→ WHAT IS ASKED:
Reproduce each of the lines word for word.

>> START DATASET EXTRACT

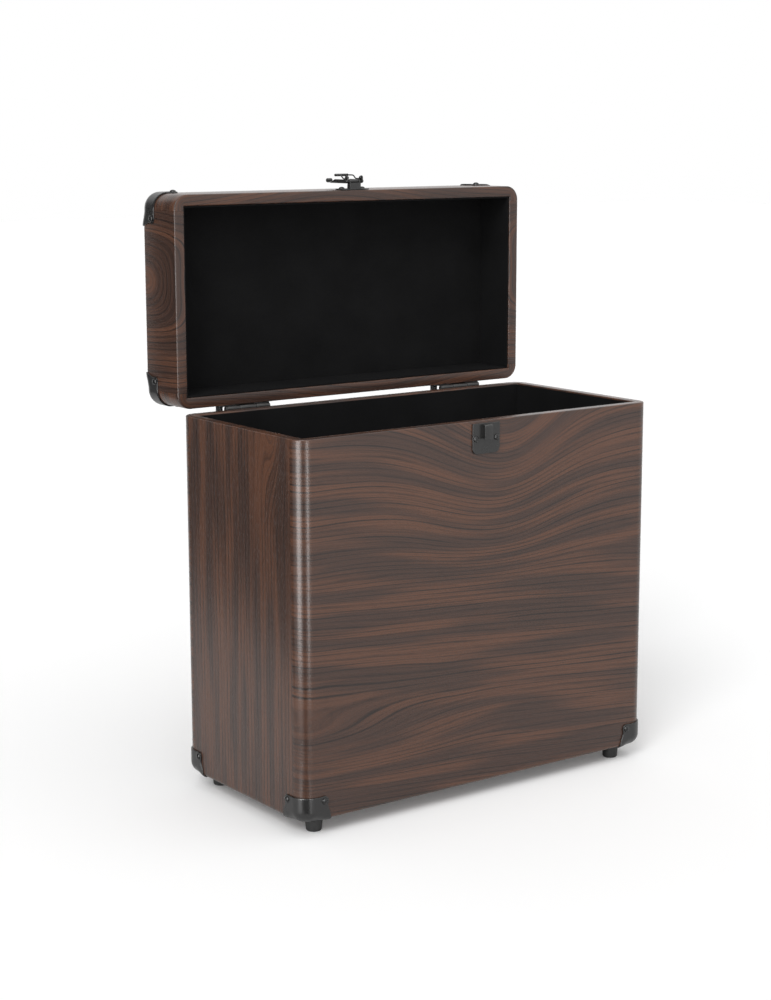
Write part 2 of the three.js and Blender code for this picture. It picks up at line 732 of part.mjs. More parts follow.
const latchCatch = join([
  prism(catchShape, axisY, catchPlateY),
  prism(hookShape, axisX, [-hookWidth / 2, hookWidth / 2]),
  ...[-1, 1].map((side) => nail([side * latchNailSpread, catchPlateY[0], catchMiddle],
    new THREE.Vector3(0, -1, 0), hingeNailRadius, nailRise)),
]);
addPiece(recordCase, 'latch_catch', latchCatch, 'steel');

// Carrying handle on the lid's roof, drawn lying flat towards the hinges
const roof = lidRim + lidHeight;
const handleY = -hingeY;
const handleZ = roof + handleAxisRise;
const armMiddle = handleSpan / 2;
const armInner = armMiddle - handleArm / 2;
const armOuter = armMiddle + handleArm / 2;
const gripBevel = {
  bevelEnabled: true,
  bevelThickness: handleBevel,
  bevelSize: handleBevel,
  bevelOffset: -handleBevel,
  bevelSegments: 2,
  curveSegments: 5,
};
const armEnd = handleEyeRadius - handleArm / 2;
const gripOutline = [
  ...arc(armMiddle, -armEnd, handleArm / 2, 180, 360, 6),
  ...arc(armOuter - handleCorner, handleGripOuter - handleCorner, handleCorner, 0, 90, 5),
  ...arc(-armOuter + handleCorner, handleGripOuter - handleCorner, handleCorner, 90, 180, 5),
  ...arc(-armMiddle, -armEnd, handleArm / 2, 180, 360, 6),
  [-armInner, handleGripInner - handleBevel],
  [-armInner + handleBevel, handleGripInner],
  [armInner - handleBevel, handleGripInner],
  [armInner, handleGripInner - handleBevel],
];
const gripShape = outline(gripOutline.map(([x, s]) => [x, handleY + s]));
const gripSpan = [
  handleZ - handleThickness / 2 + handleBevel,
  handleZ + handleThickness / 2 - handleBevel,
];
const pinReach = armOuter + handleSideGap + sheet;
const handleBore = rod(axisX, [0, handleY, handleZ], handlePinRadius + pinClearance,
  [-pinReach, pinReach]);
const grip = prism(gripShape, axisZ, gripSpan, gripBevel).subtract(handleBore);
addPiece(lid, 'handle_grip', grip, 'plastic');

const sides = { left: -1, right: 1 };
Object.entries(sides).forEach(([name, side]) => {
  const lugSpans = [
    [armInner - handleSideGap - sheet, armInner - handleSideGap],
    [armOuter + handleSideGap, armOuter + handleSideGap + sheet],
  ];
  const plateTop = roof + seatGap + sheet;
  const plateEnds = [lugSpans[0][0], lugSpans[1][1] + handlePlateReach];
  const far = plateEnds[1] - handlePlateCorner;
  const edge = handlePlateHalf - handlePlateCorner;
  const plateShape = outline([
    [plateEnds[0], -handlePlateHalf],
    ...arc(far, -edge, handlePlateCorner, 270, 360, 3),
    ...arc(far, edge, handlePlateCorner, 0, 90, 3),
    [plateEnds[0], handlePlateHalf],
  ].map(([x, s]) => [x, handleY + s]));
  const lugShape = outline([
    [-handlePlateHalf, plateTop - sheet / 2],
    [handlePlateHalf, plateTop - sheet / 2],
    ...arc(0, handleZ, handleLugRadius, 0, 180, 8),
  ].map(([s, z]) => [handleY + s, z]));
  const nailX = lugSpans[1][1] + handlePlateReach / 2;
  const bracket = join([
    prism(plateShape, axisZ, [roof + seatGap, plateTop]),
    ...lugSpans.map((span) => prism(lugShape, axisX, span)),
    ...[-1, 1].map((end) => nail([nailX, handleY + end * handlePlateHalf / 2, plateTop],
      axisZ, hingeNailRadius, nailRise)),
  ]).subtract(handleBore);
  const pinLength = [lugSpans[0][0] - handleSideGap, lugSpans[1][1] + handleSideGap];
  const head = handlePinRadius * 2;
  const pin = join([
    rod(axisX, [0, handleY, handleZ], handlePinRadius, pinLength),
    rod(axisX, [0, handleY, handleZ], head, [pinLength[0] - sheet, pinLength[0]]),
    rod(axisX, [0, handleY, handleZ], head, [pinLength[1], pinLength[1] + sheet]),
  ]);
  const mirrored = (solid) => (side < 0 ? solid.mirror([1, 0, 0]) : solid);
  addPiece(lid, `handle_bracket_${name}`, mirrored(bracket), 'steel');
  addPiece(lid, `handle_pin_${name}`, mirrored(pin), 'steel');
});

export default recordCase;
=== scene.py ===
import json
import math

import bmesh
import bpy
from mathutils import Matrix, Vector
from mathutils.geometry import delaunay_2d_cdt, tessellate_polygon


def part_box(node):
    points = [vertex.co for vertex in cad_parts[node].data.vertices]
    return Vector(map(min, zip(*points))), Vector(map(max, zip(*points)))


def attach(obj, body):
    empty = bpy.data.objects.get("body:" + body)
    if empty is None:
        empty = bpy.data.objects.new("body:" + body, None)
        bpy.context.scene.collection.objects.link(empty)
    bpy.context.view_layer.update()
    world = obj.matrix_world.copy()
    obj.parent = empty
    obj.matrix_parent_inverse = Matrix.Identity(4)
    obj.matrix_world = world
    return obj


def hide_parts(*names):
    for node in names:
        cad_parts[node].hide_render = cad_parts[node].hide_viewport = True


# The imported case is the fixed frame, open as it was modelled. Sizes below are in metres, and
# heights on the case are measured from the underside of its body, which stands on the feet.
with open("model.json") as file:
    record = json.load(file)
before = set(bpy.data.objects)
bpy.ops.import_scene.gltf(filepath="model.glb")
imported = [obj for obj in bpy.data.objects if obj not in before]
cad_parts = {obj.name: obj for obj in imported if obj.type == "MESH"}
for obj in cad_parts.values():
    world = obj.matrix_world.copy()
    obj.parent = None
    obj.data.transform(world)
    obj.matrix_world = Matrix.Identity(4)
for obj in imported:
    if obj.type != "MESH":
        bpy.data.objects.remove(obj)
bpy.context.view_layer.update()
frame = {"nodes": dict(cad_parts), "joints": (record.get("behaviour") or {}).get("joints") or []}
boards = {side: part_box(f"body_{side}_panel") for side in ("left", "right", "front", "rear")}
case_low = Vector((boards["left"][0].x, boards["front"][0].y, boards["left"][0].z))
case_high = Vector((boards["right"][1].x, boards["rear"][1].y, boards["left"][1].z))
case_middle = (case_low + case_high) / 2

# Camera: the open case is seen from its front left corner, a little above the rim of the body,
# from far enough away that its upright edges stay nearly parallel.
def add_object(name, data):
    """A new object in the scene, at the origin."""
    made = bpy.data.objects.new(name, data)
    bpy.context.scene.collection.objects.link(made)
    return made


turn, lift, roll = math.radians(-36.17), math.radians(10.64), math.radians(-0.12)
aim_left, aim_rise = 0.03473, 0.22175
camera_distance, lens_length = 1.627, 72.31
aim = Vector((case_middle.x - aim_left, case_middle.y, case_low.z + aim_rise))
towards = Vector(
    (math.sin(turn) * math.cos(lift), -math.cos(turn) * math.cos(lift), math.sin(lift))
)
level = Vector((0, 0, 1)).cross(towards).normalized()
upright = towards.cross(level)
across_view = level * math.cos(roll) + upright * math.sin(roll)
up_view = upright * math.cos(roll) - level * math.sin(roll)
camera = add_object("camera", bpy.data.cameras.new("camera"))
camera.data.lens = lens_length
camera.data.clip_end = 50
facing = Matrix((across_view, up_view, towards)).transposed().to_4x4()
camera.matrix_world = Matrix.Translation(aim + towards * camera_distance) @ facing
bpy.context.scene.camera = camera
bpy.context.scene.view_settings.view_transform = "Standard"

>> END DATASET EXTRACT

→ WORKED SOLUTION:
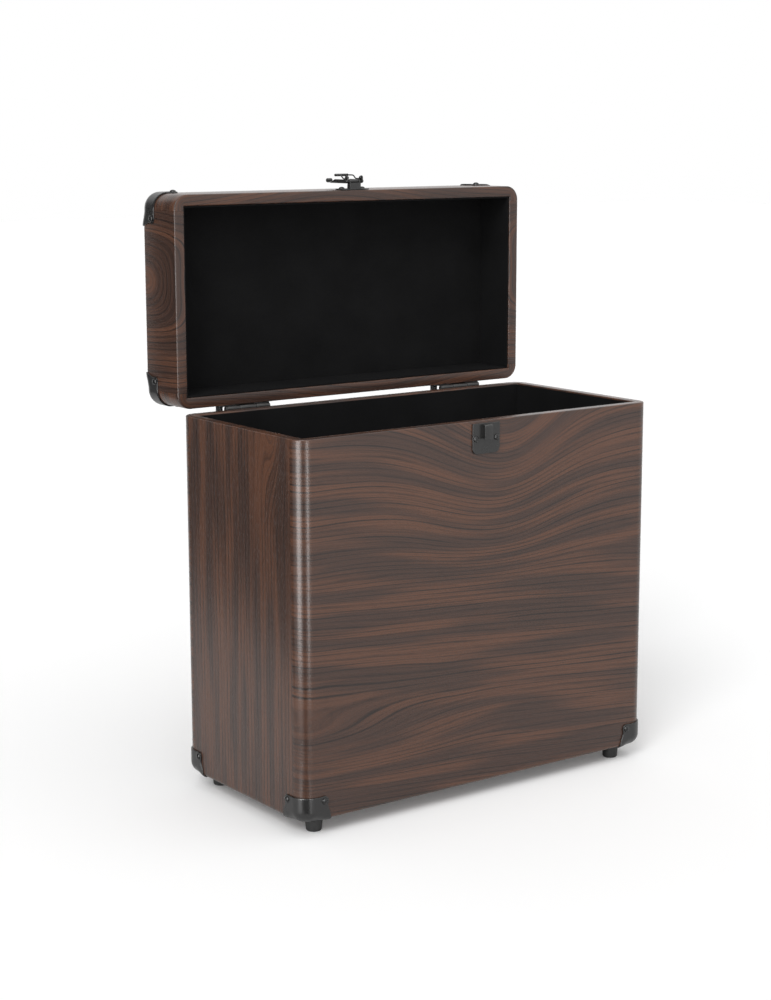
Write part 2 of the three.js and Blender code for this picture. It picks up at line 732 of part.mjs. More parts follow.
const latchCatch = join([
  prism(catchShape, axisY, catchPlateY),
  prism(hookShape, axisX, [-hookWidth / 2, hookWidth / 2]),
  ...[-1, 1].map((side) => nail([side * latchNailSpread, catchPlateY[0], catchMiddle],
    new THREE.Vector3(0, -1, 0), hingeNailRadius, nailRise)),
]);
addPiece(recordCase, 'latch_catch', latchCatch, 'steel');

// Carrying handle on the lid's roof, drawn lying flat towards the hinges
const roof = lidRim + lidHeight;
const handleY = -hingeY;
const handleZ = roof + handleAxisRise;
const armMiddle = handleSpan / 2;
const armInner = armMiddle - handleArm / 2;
const armOuter = armMiddle + handleArm / 2;
const gripBevel = {
  bevelEnabled: true,
  bevelThickness: handleBevel,
  bevelSize: handleBevel,
  bevelOffset: -handleBevel,
  bevelSegments: 2,
  curveSegments: 5,
};
const armEnd = handleEyeRadius - handleArm / 2;
const gripOutline = [
  ...arc(armMiddle, -armEnd, handleArm / 2, 180, 360, 6),
  ...arc(armOuter - handleCorner, handleGripOuter - handleCorner, handleCorner, 0, 90, 5),
  ...arc(-armOuter + handleCorner, handleGripOuter - handleCorner, handleCorner, 90, 180, 5),
  ...arc(-armMiddle, -armEnd, handleArm / 2, 180, 360, 6),
  [-armInner, handleGripInner - handleBevel],
  [-armInner + handleBevel, handleGripInner],
  [armInner - handleBevel, handleGripInner],
  [armInner, handleGripInner - handleBevel],
];
const gripShape = outline(gripOutline.map(([x, s]) => [x, handleY + s]));
const gripSpan = [
  handleZ - handleThickness / 2 + handleBevel,
  handleZ + handleThickness / 2 - handleBevel,
];
const pinReach = armOuter + handleSideGap + sheet;
const handleBore = rod(axisX, [0, handleY, handleZ], handlePinRadius + pinClearance,
  [-pinReach, pinReach]);
const grip = prism(gripShape, axisZ, gripSpan, gripBevel).subtract(handleBore);
addPiece(lid, 'handle_grip', grip, 'plastic');

const sides = { left: -1, right: 1 };
Object.entries(sides).forEach(([name, side]) => {
  const lugSpans = [
    [armInner - handleSideGap - sheet, armInner - handleSideGap],
    [armOuter + handleSideGap, armOuter + handleSideGap + sheet],
  ];
  const plateTop = roof + seatGap + sheet;
  const plateEnds = [lugSpans[0][0], lugSpans[1][1] + handlePlateReach];
  const far = plateEnds[1] - handlePlateCorner;
  const edge = handlePlateHalf - handlePlateCorner;
  const plateShape = outline([
    [plateEnds[0], -handlePlateHalf],
    ...arc(far, -edge, handlePlateCorner, 270, 360, 3),
    ...arc(far, edge, handlePlateCorner, 0, 90, 3),
    [plateEnds[0], handlePlateHalf],
  ].map(([x, s]) => [x, handleY + s]));
  const lugShape = outline([
    [-handlePlateHalf, plateTop - sheet / 2],
    [handlePlateHalf, plateTop - sheet / 2],
    ...arc(0, handleZ, handleLugRadius, 0, 180, 8),
  ].map(([s, z]) => [handleY + s, z]));
  const nailX = lugSpans[1][1] + handlePlateReach / 2;
  const bracket = join([
    prism(plateShape, axisZ, [roof + seatGap, plateTop]),
    ...lugSpans.map((span) => prism(lugShape, axisX, span)),
    ...[-1, 1].map((end) => nail([nailX, handleY + end * handlePlateHalf / 2, plateTop],
      axisZ, hingeNailRadius, nailRise)),
  ]).subtract(handleBore);
  const pinLength = [lugSpans[0][0] - handleSideGap, lugSpans[1][1] + handleSideGap];
  const head = handlePinRadius * 2;
  const pin = join([
    rod(axisX, [0, handleY, handleZ], handlePinRadius, pinLength),
    rod(axisX, [0, handleY, handleZ], head, [pinLength[0] - sheet, pinLength[0]]),
    rod(axisX, [0, handleY, handleZ], head, [pinLength[1], pinLength[1] + sheet]),
  ]);
  const mirrored = (solid) => (side < 0 ? solid.mirror([1, 0, 0]) : solid);
  addPiece(lid, `handle_bracket_${name}`, mirrored(bracket), 'steel');
  addPiece(lid, `handle_pin_${name}`, mirrored(pin), 'steel');
});

export default recordCase;
=== scene.py ===
import json
import math

import bmesh
import bpy
from mathutils import Matrix, Vector
from mathutils.geometry import delaunay_2d_cdt, tessellate_polygon


def part_box(node):
    points = [vertex.co for vertex in cad_parts[node].data.vertices]
    return Vector(map(min, zip(*points))), Vector(map(max, zip(*points)))


def attach(obj, body):
    empty = bpy.data.objects.get("body:" + body)
    if empty is None:
        empty = bpy.data.objects.new("body:" + body, None)
        bpy.context.scene.collection.objects.link(empty)
    bpy.context.view_layer.update()
    world = obj.matrix_world.copy()
    obj.parent = empty
    obj.matrix_parent_inverse = Matrix.Identity(4)
    obj.matrix_world = world
    return obj


def hide_parts(*names):
    for node in names:
        cad_parts[node].hide_render = cad_parts[node].hide_viewport = True


# The imported case is the fixed frame, open as it was modelled. Sizes below are in metres, and
# heights on the case are measured from the underside of its body, which stands on the feet.
with open("model.json") as file:
    record = json.load(file)
before = set(bpy.data.objects)
bpy.ops.import_scene.gltf(filepath="model.glb")
imported = [obj for obj in bpy.data.objects if obj not in before]
cad_parts = {obj.name: obj for obj in imported if obj.type == "MESH"}
for obj in cad_parts.values():
    world = obj.matrix_world.copy()
    obj.parent = None
    obj.data.transform(world)
    obj.matrix_world = Matrix.Identity(4)
for obj in imported:
    if obj.type != "MESH":
        bpy.data.objects.remove(obj)
bpy.context.view_layer.update()
frame = {"nodes": dict(cad_parts), "joints": (record.get("behaviour") or {}).get("joints") or []}
boards = {side: part_box(f"body_{side}_panel") for side in ("left", "right", "front", "rear")}
case_low = Vector((boards["left"][0].x, boards["front"][0].y, boards["left"][0].z))
case_high = Vector((boards["right"][1].x, boards["rear"][1].y, boards["left"][1].z))
case_middle = (case_low + case_high) / 2

# Camera: the open case is seen from its front left corner, a little above the rim of the body,
# from far enough away that its upright edges stay nearly parallel.
def add_object(name, data):
    """A new object in the scene, at the origin."""
    made = bpy.data.objects.new(name, data)
    bpy.context.scene.collection.objects.link(made)
    return made


turn, lift, roll = math.radians(-36.17), math.radians(10.64), math.radians(-0.12)
aim_left, aim_rise = 0.03473, 0.22175
camera_distance, lens_length = 1.627, 72.31
aim = Vector((case_middle.x - aim_left, case_middle.y, case_low.z + aim_rise))
towards = Vector(
    (math.sin(turn) * math.cos(lift), -math.cos(turn) * math.cos(lift), math.sin(lift))
)
level = Vector((0, 0, 1)).cross(towards).normalized()
upright = towards.cross(level)
across_view = level * math.cos(roll) + upright * math.sin(roll)
up_view = upright * math.cos(roll) - level * math.sin(roll)
camera = add_object("camera", bpy.data.cameras.new("camera"))
camera.data.lens = lens_length
camera.data.clip_end = 50
facing = Matrix((across_view, up_view, towards)).transposed().to_4x4()
camera.matrix_world = Matrix.Translation(aim + towards * camera_distance) @ facing
bpy.context.scene.camera = camera
bpy.context.scene.view_settings.view_transform = "Standard"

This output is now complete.